• [Data section]:

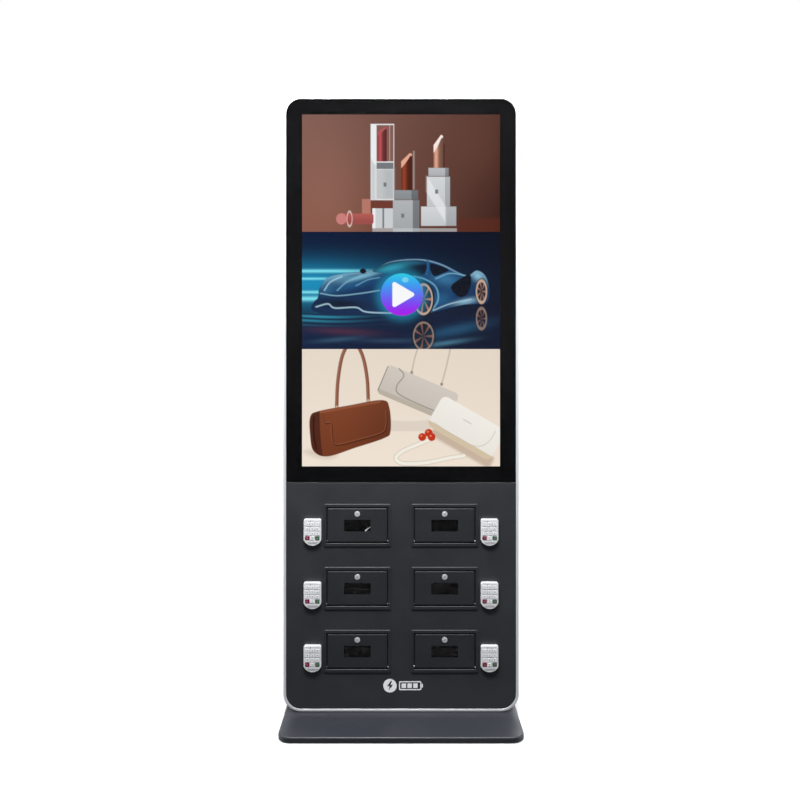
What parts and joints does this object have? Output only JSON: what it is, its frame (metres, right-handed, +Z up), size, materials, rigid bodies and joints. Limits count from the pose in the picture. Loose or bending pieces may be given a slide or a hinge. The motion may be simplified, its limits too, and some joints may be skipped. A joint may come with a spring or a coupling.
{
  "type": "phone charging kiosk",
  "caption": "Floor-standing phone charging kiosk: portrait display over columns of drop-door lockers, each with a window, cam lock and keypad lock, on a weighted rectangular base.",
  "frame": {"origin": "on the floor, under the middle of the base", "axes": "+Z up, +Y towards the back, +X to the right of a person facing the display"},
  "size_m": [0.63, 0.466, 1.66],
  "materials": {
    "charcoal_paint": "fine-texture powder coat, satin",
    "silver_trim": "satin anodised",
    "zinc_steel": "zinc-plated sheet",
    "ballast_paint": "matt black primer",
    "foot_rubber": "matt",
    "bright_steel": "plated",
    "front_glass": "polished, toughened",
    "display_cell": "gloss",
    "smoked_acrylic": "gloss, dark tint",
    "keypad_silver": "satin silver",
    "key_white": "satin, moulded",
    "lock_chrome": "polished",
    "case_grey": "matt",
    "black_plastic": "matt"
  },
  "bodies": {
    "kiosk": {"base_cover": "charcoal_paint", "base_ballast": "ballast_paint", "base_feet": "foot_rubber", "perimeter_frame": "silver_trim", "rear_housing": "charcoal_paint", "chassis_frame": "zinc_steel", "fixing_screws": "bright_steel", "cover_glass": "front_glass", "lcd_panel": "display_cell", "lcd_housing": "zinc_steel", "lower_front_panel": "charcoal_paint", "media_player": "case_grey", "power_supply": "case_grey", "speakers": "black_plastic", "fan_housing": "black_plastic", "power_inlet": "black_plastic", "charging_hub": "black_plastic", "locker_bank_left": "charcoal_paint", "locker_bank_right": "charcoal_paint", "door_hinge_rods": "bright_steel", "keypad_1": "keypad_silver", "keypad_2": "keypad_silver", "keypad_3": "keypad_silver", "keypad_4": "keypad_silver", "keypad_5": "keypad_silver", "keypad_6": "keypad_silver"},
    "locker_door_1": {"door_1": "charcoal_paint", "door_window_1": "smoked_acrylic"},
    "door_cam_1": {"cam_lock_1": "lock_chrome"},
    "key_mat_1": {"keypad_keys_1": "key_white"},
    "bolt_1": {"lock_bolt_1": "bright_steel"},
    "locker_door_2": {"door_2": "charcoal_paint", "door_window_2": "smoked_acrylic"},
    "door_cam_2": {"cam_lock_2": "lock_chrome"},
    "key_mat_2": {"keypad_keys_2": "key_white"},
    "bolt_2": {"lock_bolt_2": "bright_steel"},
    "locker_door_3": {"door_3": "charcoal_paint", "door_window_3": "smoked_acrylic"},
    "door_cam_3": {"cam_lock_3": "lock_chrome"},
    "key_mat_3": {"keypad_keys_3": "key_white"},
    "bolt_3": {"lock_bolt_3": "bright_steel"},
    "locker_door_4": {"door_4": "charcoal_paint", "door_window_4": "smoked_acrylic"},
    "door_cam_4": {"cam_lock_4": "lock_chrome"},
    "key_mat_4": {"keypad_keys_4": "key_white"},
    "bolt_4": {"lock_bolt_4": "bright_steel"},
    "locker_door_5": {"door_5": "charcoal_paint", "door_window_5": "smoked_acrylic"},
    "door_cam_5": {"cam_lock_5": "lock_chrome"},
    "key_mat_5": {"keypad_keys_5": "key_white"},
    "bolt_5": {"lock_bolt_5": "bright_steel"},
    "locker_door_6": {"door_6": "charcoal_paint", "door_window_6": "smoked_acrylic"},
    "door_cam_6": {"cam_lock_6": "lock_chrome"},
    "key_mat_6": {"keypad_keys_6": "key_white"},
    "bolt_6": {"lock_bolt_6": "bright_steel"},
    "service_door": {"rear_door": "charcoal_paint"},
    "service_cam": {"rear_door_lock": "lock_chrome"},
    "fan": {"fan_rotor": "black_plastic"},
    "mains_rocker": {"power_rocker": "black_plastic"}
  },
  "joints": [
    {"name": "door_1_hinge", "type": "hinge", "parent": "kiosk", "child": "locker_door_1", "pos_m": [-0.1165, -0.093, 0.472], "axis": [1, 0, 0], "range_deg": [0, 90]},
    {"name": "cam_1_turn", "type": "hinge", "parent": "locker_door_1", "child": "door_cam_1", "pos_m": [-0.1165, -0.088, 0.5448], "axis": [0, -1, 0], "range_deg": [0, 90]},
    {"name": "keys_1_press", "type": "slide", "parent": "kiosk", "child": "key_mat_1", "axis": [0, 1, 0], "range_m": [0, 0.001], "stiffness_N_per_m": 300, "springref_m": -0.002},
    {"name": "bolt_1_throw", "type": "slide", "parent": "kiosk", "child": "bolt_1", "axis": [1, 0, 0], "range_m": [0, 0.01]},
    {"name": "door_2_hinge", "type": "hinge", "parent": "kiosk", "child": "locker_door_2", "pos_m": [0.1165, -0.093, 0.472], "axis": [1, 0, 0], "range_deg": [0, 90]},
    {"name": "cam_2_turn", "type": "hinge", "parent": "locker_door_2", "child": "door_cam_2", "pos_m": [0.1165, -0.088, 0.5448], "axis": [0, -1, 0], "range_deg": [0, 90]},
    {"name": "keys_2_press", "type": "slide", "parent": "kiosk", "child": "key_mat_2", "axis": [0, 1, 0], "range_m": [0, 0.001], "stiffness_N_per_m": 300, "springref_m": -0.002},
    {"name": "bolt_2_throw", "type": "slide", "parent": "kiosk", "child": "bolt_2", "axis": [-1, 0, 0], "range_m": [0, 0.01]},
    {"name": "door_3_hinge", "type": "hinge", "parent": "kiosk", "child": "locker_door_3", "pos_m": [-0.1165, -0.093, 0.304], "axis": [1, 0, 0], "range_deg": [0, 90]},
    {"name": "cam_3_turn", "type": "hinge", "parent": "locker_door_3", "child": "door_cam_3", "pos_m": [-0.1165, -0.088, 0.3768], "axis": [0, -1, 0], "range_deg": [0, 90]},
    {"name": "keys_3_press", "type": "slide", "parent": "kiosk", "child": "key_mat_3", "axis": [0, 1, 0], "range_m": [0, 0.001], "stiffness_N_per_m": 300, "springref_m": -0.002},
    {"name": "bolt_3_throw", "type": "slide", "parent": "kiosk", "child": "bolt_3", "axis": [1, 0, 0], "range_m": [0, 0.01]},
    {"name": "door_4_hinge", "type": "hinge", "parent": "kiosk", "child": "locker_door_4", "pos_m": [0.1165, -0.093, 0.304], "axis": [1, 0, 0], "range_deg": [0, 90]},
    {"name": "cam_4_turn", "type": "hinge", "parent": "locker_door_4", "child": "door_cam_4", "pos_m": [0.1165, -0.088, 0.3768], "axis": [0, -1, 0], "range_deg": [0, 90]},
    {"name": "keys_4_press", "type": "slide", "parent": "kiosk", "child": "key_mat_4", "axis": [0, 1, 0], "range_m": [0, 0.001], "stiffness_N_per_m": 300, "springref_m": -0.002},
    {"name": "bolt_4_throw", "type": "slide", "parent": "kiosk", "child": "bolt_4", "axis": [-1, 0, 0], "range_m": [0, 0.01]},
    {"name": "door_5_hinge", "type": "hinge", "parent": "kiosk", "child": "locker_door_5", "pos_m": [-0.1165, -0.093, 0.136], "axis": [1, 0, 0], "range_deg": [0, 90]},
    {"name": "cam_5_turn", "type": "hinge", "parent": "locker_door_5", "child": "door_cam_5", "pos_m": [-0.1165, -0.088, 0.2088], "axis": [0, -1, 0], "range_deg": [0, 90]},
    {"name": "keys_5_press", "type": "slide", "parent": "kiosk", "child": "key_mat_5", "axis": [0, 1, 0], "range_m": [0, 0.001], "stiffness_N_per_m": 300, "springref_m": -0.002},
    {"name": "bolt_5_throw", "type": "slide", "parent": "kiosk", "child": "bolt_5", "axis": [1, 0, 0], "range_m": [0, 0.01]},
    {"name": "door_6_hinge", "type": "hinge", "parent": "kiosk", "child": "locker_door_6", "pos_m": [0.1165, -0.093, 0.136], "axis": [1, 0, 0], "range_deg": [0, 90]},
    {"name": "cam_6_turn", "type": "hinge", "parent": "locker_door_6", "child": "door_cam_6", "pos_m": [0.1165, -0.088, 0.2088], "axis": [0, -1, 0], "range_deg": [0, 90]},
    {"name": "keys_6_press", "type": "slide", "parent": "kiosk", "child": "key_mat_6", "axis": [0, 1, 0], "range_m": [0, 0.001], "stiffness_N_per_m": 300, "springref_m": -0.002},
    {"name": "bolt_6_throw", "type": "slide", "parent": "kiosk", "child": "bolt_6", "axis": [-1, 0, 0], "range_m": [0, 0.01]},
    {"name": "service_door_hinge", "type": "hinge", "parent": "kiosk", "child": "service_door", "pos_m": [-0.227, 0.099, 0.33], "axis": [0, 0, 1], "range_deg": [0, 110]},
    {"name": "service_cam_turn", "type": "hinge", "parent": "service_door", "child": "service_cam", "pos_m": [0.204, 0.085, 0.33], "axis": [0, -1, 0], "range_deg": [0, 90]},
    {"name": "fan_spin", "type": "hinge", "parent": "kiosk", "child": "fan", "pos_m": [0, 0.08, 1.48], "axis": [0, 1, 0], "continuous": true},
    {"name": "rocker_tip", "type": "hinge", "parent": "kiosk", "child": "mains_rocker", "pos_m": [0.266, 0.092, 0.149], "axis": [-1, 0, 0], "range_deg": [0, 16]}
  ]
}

• [Task brief]: Work through the data and report how many of its lines hold the word "materials", giving only the figure.

• [Answer to the task]: 2